Sunday, October 19, 2008

Conceptual Versus Experimental Creativity

In a lengthy New Yorker article, Malcolm Gladwell examines our assumption that genius requires youth: “doing something truly creative, we’re inclined to think, requires the freshness and exuberance and energy of youth.” David Galenson, an economist at the University of Chicago, tested this conception and concluded that creativity can be divided into two types: Conceptual and experimental. Conceptual creativity comes early while experimental creativity requires years and years of development:
The Cézannes of the world bloom late not as a result of some defect in character, or distraction, or lack of ambition, but because the kind of creativity that proceeds through trial and error necessarily takes a long time to come to fruition. … [L]ate bloomers bloom late because they simply aren’t much good until late in their careers.
So, there’s plenty of hope for all of you out there struggling towards your masterpieces.
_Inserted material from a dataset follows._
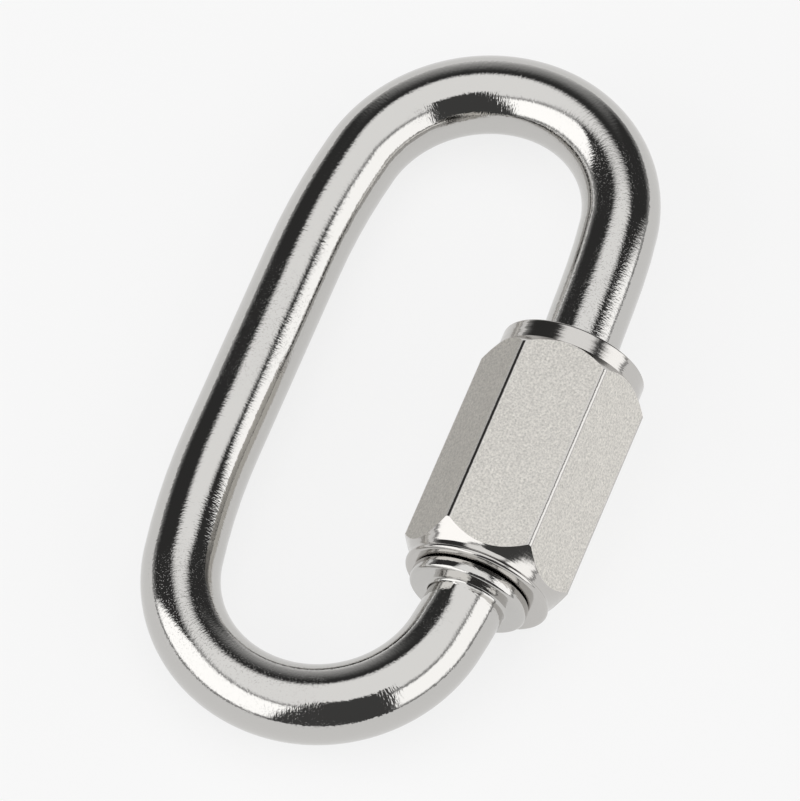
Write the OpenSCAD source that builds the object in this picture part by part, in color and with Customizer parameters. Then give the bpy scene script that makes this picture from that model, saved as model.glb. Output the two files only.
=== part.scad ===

Keep up the good work.


Anna van Gelderen said...

Ah! and to think I'd given up on my masterpiece years ago...

Harvey said...

What was most interesting about this article to me as a lawyer and writer is that the "late bloomer" it focused on is Ben Fountain, author of the short story collection, "Brief Encounters With Che Guevara," who quit his job with a big Dallas law firm and devoted himself to writing fiction. I think it took him 10 years to get his collection published. That's persistence.